On 16 October, ministers from Benin, Togo, Niger, and Burkina Faso met in Ouagadougou to discuss security issues and cross-border cooperation. In public remarks, attendees stressed the inter-connectedness of their sub-region and the desire for greater collaboration between police, gendarmes, and soldiers. The ministers also met Burkina’s President Roch Kaboré.
Clearly, then, the violence in Burkina Faso’s east has its neighbors worried.

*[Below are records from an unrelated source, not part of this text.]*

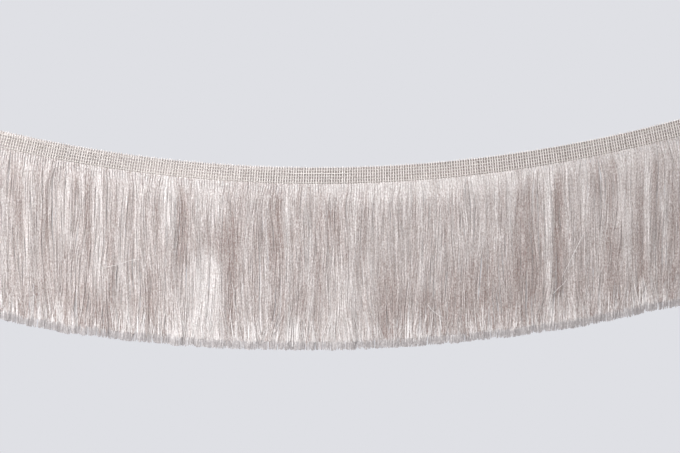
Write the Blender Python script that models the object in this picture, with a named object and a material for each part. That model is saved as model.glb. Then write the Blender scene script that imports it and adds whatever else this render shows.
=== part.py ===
"""Chainette fringe trim: a cut length of woven heading with a two-row skirt of yarn locks.

Metres, +Z up. +X runs along the trim and -Y is its face. The trim hangs in a shallow swag:
the heading follows a catenary, its ribs square to its edges, and the locks hang plumb from it.
The origin is the lowest point of the heading's top edge.
"""

import math
import random
from collections import namedtuple

import bmesh
import bpy

# Swag: catenary constants of the heading's top edge and of the skirt's hem, which hangs
# a little flatter and has its lowest point a little to the left
SWAG = 0.841
HEM_SWAG = 0.958
HEM_LOW_X = -0.008

# Heading: a woven tape with raised ribs on its face, whose ends scallop the top edge
RIB_PITCH = 0.00156
RIB_COUNT = 297
TAPE_LENGTH = RIB_PITCH * RIB_COUNT
TAPE_HEIGHT = 0.0110
TAPE_BACK_Y = 0.0009
TAPE_FACE_Y = -0.0009
RIB_RAISE = 0.0004
SCALLOP = 0.0005

# Skirt: two rows of locks, each fused at its roots into a strip just under the heading
GAP = 0.0003
STRIP_HEIGHT = 0.0020
STRIP_THICK = 0.00145
STRIP_SECTIONS = 24
REAR_STRIP_Y = TAPE_BACK_Y - STRIP_THICK
FRONT_STRIP_Y = REAR_STRIP_Y - GAP - STRIP_THICK
LOCKS_A_ROW = 148
LOCK_SECTIONS = 4
LOCK_INSET = 0.0001
LOCK_BITE = 0.0012
LOCK_END_MARGIN = 0.0018
REAR_SHIFT = RIB_PITCH
FRONT_DROP = 0.1070
REAR_DROP = 0.1120

Row = namedtuple("Row", "name outward strip_y shift drop")
ROWS = (
    Row("fringe_front", -1.0, FRONT_STRIP_Y, 0.0, FRONT_DROP),
    Row("fringe_rear", 1.0, REAR_STRIP_Y, REAR_SHIFT, REAR_DROP),
)

# Unevenness of the locks
WIDTHS = (0.0019, 0.0023)
SWELLS = (0.00016, 0.0008)
LEAN = 0.0009
LEAN_SPAN = 0.110
WAVE = 0.0007
WAVE_SPAN = 0.075
WAVE_TURNS = 0.6
UNEVEN_CUT = 0.0016
SEED = 7

HEADING_COLOUR = (0.604, 0.567, 0.521, 1.0)
SKIRT_COLOUR = (0.672, 0.604, 0.571, 1.0)
YARN_ROUGHNESS = 0.45


def clear_scene():
    """Removes every object, so that the script starts from nothing."""
    for obj in list(bpy.data.objects):
        bpy.data.objects.remove(obj, do_unlink=True)


def collection(name):
    """A new collection in the scene."""
    made = bpy.data.collections.new(name)
    bpy.context.scene.collection.children.link(made)
    return made


def yarn_material(name, colour):
    """A plain Principled yarn material."""
    material = bpy.data.materials.new(name)
    material.use_nodes = True
    shader = material.node_tree.nodes["Principled BSDF"]
    shader.inputs["Base Color"].default_value = colour
    shader.inputs["Roughness"].default_value = YARN_ROUGHNESS
    shader.inputs["Metallic"].default_value = 0.0
    return material


def top_edge(s):
    """Point (x, z) of the heading's top edge at arc length s, and its normal in the same plane."""
    x = SWAG * math.asinh(s / SWAG)
    z = math.hypot(SWAG, s) - SWAG
    steep = math.hypot(SWAG, s)
    return (x, z), (-s / steep, SWAG / steep)


def below_edge(s, depth):
    """Point (x, z) that lies depth below the top edge, square to it."""
    (x, z), (nx, nz) = top_edge(s)
    return x - nx * depth, z - nz * depth


def hem_height(x, drop):
    """Height of the hem at x, where it lies drop below the origin at its lowest point."""
    return HEM_SWAG * (math.cosh((x - HEM_LOW_X) / HEM_SWAG) - 1.0) - drop


def cut_across(bm, axis, sections):
    """Cuts a unit bar into equal sections along one of its axes."""
    long_edges = [
        e for e in bm.edges if abs(e.verts[0].co[axis] - e.verts[1].co[axis]) > 0.5
    ]
    bmesh.ops.subdivide_edges(bm, edges=long_edges, cuts=sections - 1, use_grid_fill=True)


def object_from(bm, name, owner, material):
    """Makes an object of the mesh, its faces turned outward."""
    bmesh.ops.recalc_face_normals(bm, faces=bm.faces)
    mesh = bpy.data.meshes.new(name)
    bm.to_mesh(mesh)
    bm.free()
    mesh.materials.append(material)
    obj = bpy.data.objects.new(name, mesh)
    owner.objects.link(obj)
    return obj


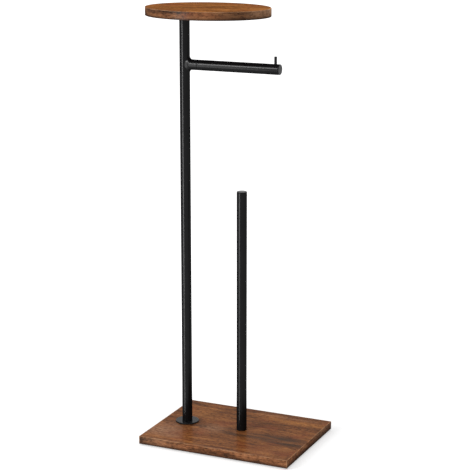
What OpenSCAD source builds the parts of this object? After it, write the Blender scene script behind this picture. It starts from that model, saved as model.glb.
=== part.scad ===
// Free-standing toilet roll holder: a rectangular foot board, a tall main post that carries an oval
// shelf and a side arm for the roll in use, and a short open post that stores spare rolls.
// Lengths are in millimetres. +Z is up, the arm points along +X, and the origin is on the floor at
// the middle of the whole outline.

/* [Foot board] */
// Length of the foot board, edge bands included
base_l = 235; // [210:1:280]
// Width of the foot board, edge bands included
base_w = 174; // [140:1:220]
// Thickness of the foot board
base_t = 12; // [11:0.5:18]
// Diameter of each anti-slip pad
pad_d = 20; // [12:1:28]
// Thickness of each anti-slip pad
pad_t = 2; // [1:0.5:5]
// Distance from the board's edges to the middle of a pad
pad_inset = 17; // [15:1:30]

/* [Shelf] */
// Length of the oval shelf, edge band included
shelf_l = 184; // [150:1:220]
// Width of the oval shelf, edge band included
shelf_w = 150; // [120:1:180]
// Thickness of the shelf
shelf_t = 12; // [11:0.5:18]
// Offset of the shelf's middle from the foot board's middle
shelf_x = -44; // [-60:1:-30]

/* [Edge bands] */
// Thickness of the strip glued round each board
band_t = 1; // [0.6:0.1:2]
// Chamfer along the long edges of the strips
band_chamfer = 0.4; // [0.2:0.1:0.5]

/* [Tubes] */
// Outer diameter of both posts and of the arm
tube_d = 15; // [14:0.5:18]
// Wall of the tubes
tube_wall = 1.2; // [1:0.1:1.6]
// Chamfer at the tube ends
tube_chamfer = 0.4; // [0.2:0.1:0.6]

/* [Main post] */
// Offset of the main post from the foot board's middle
post_x = -81; // [-85:1:-76]
// Length of the main post's tube
post_len = 605; // [560:1:700]
// Diameter of the flange under the main post
flange_d = 35; // [30:1:44]
// Thickness of that flange
flange_t = 2; // [1.5:0.5:4]
// Edge rounding of that flange
flange_round = 0.8; // [0.4:0.1:1]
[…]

These four countries are already part of different political, economic, and security organizations. All of them are members of the Economic Community of West African States. Niger and Burkina Faso are members of the G5 Sahel, which has its own Joint Force. Those two countries re also members of the U.S.-sponsored Trans-Saharan Counter-Terrorism Partnership. Niger and Benin are both members of the Multi-National Joint Task Force (to counter Boko Haram), although Benin is a minor member. There is not, to my knowledge, a formal common framework for these four countries. Perhaps we will see one emerge. [Update: On Twitter, Nicolas Desgrais points out that there is an intelligence and counter-criminality framework, ratified in April of this year, that groups together these four countries and Cote d’Ivoire.]
I am, in general, a skeptic about the efficacy and prospects of regional approaches to counterterrorism. The MNJTF, I think, has been less integrated than advertised, and the G5 Joint Force has gotten off to a slow and problematic start. With that said, though, more cooperation is obviously better than less. We’ll see where this goes.